I'm looking forward to a review of the major systems available by someone who has a clue (i.e. not me). The investment to learn one of these is great enough that it will be worth some time invested to understand what each can do.
And, if I recall, MKL is included in Microsoft R Open (previously, Revolution R Open). At least, that's what the instructions here[1] lead me to believe.
Thanks for this, I personally have a license for MKL due to a licensed Intel C++ compiler and it really does a good job. I feel that Intel should do more to get MKL out in the open and more in use by the Open Source community. For instance I would love to have access to their FFT code so I could optimize it for my specific use case, but right now things are a black box. Very excited about CNTK btw, releasing a fully cooked multi machine distributed framework is just awesome.
That's good news. The requirement to purchase the Intel C compiler and tools like MKL before programming their processors efficiently is IMO one of the chief reasons why NVIDIA is kicking them to the curb here with 6.6 TFLOP $1,000 consumer GPUs that come with an enormous toolkit of free candy, including a DNN kernel library that plugs into all the important frameworks.
Compare and contrast with ~1 TFLOP ~$7,000 Xeon CPUs.
I have brought this up with multiple Intel engineers and for the most part they nod and agree. Then they tell me that there's no way Intel would ever start doing things like NVIDIA does here. And then I nod and tell them why I continue to bet on NVIDIA for the immediate future, sigh...
There's a joke that says those that hate Windows use Linux, and those that love unix use BSD.
I think this recent open source push by microsoft is depending on the truth of that statement. I think they're working under the assumption that the recent push of developers using Linux has more to do with those developers wanting to use a superior open source environment than preferring Unix/Linux as an operating system.
All of their open source stuff is really easy to use, IFF you're also using all their other open source software and Visual Studio.
If you're the type of developer who is only using Linux because it has the least path of resistance to using open source libraries and software, they're making good progress towards getting you back into a microsoft ecosystem.
If you're the type of developer who likes the free software philosophy, they're not trying to grab you, because they feel that's not a sizable portion of the people using Linux.
I don't like Windows because I find it awkward to use, and the UI changes between major releases seem mostly gratuitous. I don't really hate it on general principles, i.e. because it's not free/open.

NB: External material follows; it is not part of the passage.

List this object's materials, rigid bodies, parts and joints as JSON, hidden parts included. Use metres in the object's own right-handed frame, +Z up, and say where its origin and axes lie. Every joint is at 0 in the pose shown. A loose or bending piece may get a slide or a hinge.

I'm a bit surprised they decided on a CAFFE-like declarative language for specifying neural net architectures[1], instead of offering high-level software components that enable easy composition right from within a scripting language, e.g., like Python in TensorFlow's case.[2]

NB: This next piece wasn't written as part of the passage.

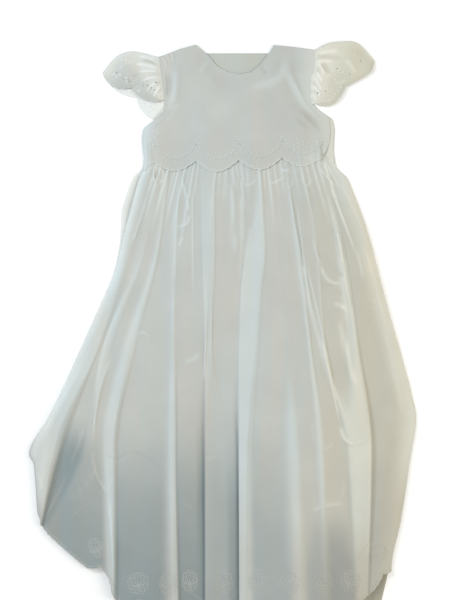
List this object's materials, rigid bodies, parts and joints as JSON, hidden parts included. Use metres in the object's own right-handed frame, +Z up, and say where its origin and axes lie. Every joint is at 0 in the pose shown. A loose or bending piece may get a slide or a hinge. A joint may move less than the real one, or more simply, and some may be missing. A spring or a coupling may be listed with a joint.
{
  "type": "christening gown",
  "caption": "Baby's long white cotton gown laid flat: scalloped bodice border over the waist, gathered eyelet cap sleeves and a long gathered skirt with a scalloped hem.",
  "frame": {"origin": "centre of the laid gown's outline, on the surface that it lies on", "axes": "+X towards the side of sleeve_right, +Y towards the neck, +Z up from the surface, out of the gown's front"},
  "size_m": [0.505, 0.7492, 0.016],
  "materials": {
    "cotton": "smooth thin cotton with a soft sheen",
    "cotton_back": "smooth thin cotton seen on its inside",
    "eyelet": "cotton with eyelet embroidery"
  },
  "bodies": {
    "root": {"skirt_back": "cotton_back", "skirt_front": "cotton", "bodice_back": "cotton_back", "bodice_front": "cotton", "sleeve_left": "eyelet", "sleeve_right": "eyelet"}
  },
  "joints": []
}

Is there anyone from the Microsoft team here that can explain this decision?
This is great news - I was looking at Tensorflow the other day, but on Windows / OSX it doesn't take advantage of my GPUs. For my desktop I was stuck as my new 3440x1440 monitor doesn't, for the time being, work with Xorg's intel driver.

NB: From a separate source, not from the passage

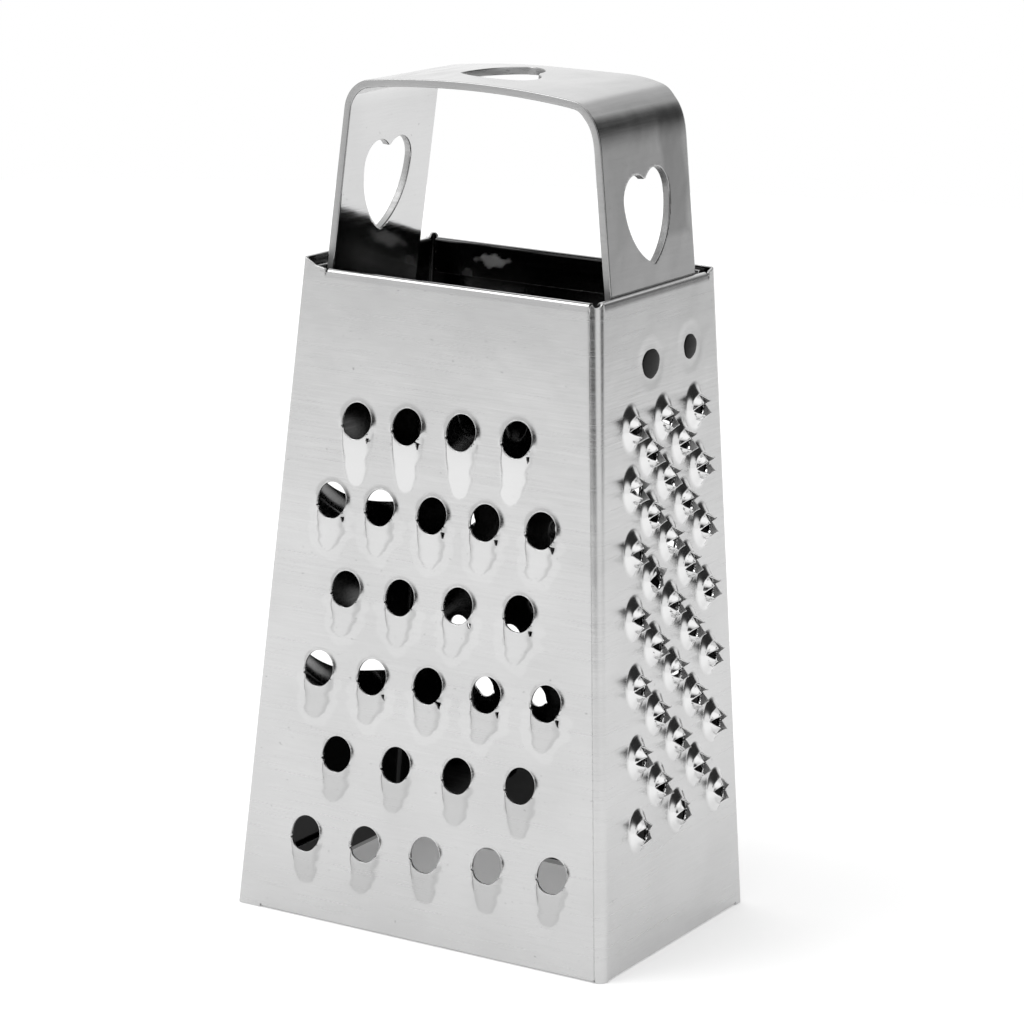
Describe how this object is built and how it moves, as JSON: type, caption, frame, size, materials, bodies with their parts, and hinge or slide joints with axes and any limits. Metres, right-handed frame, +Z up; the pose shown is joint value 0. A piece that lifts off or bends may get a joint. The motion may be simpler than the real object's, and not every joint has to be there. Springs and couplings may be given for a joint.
{
  "type": "box grater",
  "caption": "Small tapered four-sided sheet-steel grater with scoop holes, star burrs and slicing slots, rolled hems, and a strap handle with heart cut-outs.",
  "frame": {"origin": "on the resting plane, at the centre of the body's base rectangle", "axes": "+Z up; +X along the body's width, towards the star-burr wall; -Y out of the coarse-scoop front wall"},
  "size_m": [0.0449, 0.0318, 0.0889],
  "materials": {
    "body_steel": "fine horizontal brushed grain, satin, on thin tinned or stainless sheet",
    "strap_steel": "smooth satin strip with light scratches and bright rounded edges",
    "weld_steel": "dull, slightly darkened weld marks"
  },
  "bodies": {
    "root": {"front_right_half": "body_steel", "back_left_half": "body_steel", "strap_handle": "strap_steel", "handle_spot_welds": "weld_steel", "seam_spot_welds": "weld_steel"}
  },
  "joints": []
}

What gfx card are you using? If nvidia, you should install nvidia's proprietary drivers for linux -- it would be very surprising to me if they didn't support your monitor's resolution.
Yes it looks like they have architected for low communication overhead and true parallelization when you have multiple GPUs. 1:4 gives 1:2 on Torch and Caffe, and 1:4 = 1:4 on CNTK.
I was thinking the same thing, it almost looks a little too good to be true -- although it does kinda make sense given the focus on GPU-based clusters. I wonder how this compares to Baidu's warp-ctc [1]. They don't really seem to be the same thing, and maybe I'm missing something since I'm just starting to get into ML, but it seems to be conspicuously absent from this writeup.
1-bit SGD and insanely high minibatch sizes (8192) it would appear: which drastically reduces communication costs, making data-parallel computation scale.
If so, while very cool, that's not a general solution. Scaling batch sizes of 256 or lower would be the breakthrough. I suspect they get away with this because speech recognition has very sparse output targets (words/phonemes).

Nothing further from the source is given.